Variables and Patterns

An identifier can name either a type of syntax or a location where a value can be stored. An identifier that names a type of syntax is called a syntactic keyword (informally called a macro), and is said to be bound to a transformer for that syntax. An identifier that names a location is called a variable and is said to be bound to that location. The set of all visible bindings in effect at some point in a program is known as the environment in effect at that point. The value stored in the location to which a variable is bound is called the variable’s value. By abuse of terminology, the variable is sometimes said to name the value or to be bound to the value. This is not quite accurate, but confusion rarely results from this practice.

Certain expression types are used to create new kinds of syntax and to bind syntactic keywords to those new syntaxes, while other expression types create new locations and bind variables to those locations. These expression types are called binding constructs. Those that bind syntactic keywords are discussed in Macros. The most fundamental of the variable binding constructs is the lambda expression, because all other variable binding constructs can be explained in terms of lambda expressions. Other binding constructs include the define family, and the let family.

Scheme is a language with block structure. To each place where an identifier is bound in a program there corresponds a region of the program text within which the binding is visible. The region is determined by the particular binding construct that establishes the binding; if the binding is established by a lambda expression, for example, then its region is the entire lambda expression. Every mention of an identifier refers to the binding of the identifier that established the innermost of the regions containing the use.

If there is no binding of the identifier whose region contains the use, then the use refers to the binding for the variable in the global environment, if any; if there is no binding for the identifier, it is said to be unbound.

Patterns

The usual way to bind variables is to match an incoming value against a pattern. The pattern contains variables that are bound to some value derived from the value.

(! [x::double y::double] (some-expression))

In the above example, the pattern [x::double y::double] is matched against the incoming value that results from evaluating (some-expression). That value is required to be a two-element sequence. Then the sub-pattern x::double is matched against element 0 of the sequence, which means it is coerced to a double and then the coerced value is matched against the sub-pattern x (which trivially succeeds). Similarly, y::double is matched against element 1.

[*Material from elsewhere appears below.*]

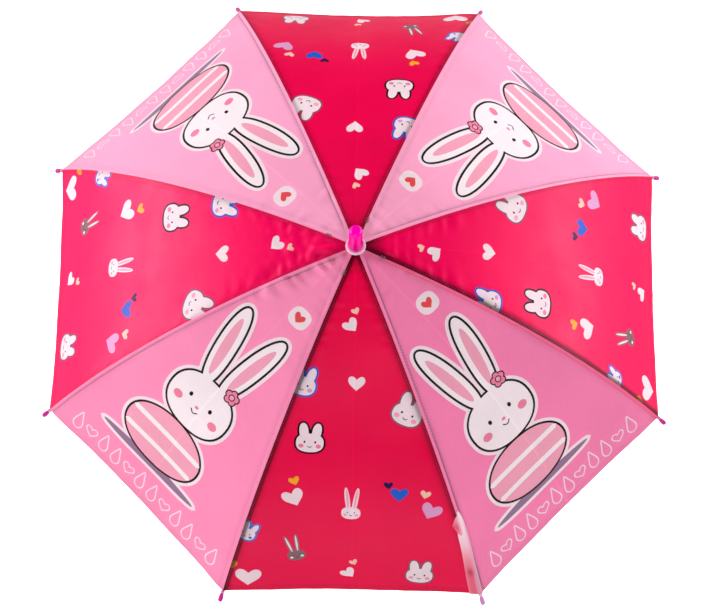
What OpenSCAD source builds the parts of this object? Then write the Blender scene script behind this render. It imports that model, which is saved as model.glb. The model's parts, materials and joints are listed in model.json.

The syntax of patterns is a work-in-progress. (The focus until now has been in designing and implementing how patterns work in general, rather than the details of the pattern syntax.)

pattern ::= identifier
  | _
  | pattern-literal
  | datum
  | pattern :: type
  | [ lpattern* ]
lpattern ::= pattern
  | @ pattern
  | pattern ...
  | guard
pattern-literal ::=
    boolean | number | character | string
guard ::= #!if expression

This is how the specific patterns work:

identifier

This is the simplest and most common form of pattern. The identifier is bound to a new variable that is initialized to the incoming value.

_

This pattern just discards the incoming value. It is equivalent to a unique otherwise-unused identifier.

pattern-literal

Matches if the value is equal? to the pattern-literal.

datum

Matches if the value is equal? to the quoted datum.

pattern :: type

The incoming value is coerced to a value of the specified type, and then the coerced value is matched against the sub-pattern. Most commonly the sub-pattern is a plain identifier, so the latter match is trivial.

[ lpattern* ]

The incoming value must be a sequence (a list, vector or similar). In the case where each sub-pattern is a plain pattern, then the number of sub-patterns must match the size of the sequence, and each sub-pattern is matched against the corresponding element of the sequence. More generally, each sub-pattern may match zero or more consequtive elements of the incoming sequence.

#!if expression

No incoming value is used. Instead the expression is evaluated. If the result is true, matching succeeds (so far); otherwise the match fails. This form is called a guard.

@ pattern

A splice pattern may match multiple (zero or more) elements of a sequence. The pattern is matched against the resulting sub-sequence.

(! [x @r] [2 3 5 7 11])

This binds x to 2 and r to [3 5 7 11].

pattern ...

Similar to @pattern in that it matches multiple elements of a sequence. However, each individual element is matched against the pattern, rather than the elements as a sequence. This is a repeat pattern.